Autre levier : la conception même des produits. Miser sur des jeans composés d’un seul type de fibre, sans élasthanne, facilite le recyclage et la récupération des matériaux. Plusieurs entreprises françaises intègrent désormais cet enjeu dès la création, en privilégiant un denim traçable et pensé pour la circularité.
Pour structurer cette nouvelle filière, la collecte et le tri deviennent décisifs. Des plateformes spécialisées se développent pour centraliser les jeans usagés et les orienter vers le circuit adapté : upcycling, recyclage industriel, réemploi. Cette dynamique, soutenue par des politiques publiques et des partenariats privés, commence à transformer durablement le secteur.

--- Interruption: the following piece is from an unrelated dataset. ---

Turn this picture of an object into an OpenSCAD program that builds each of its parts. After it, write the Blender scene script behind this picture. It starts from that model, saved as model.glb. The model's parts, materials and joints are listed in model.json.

Comment chacun peut agir pour limiter l’impact du denim ?
Le mythe du jean qui dure toute une vie s’effrite. Pourtant, chaque personne détient un levier pour agir. Depuis l’achat en seconde main jusqu’au dépôt dans une filière de collecte, chaque geste pèse dans la balance. Donner une seconde vie à ses jeans d’occasion, c’est alléger la pression sur les ressources naturelles et freiner la prolifération des déchets textiles.
Des choix concrets, des effets réels
Voici comment transformer ses habitudes pour limiter l’empreinte du denim :
- Privilégiez la mode responsable : sélectionnez des pièces conçues à partir de matières recyclées ou issues de filières éco-responsables.
- Optez pour le don ou la revente de vos jeans usagés auprès de réseaux spécialisés, pour qu’ils soient réemployés ou transformés en accessoires, sacs, matériaux d’isolation ou vêtements de travail.
- Entretenez vos jeans avec soin : espacez les lavages, limitez la température, évitez le sèche-linge. Cela prolonge leur vie, ralentit leur usure et diminue l’impact énergétique.
Le paysage change rapidement : les points de collecte se multiplient dans les magasins, la revente gagne du terrain, et l’économie circulaire s’installe peu à peu dans nos habitudes. Agir, c’est aussi repenser sa consommation : acheter moins, choisir mieux, et faire durer ce qui mérite de l’être. La boucle ne sera peut-être jamais parfaite, mais chaque pas compte dans la course au denim réinventé.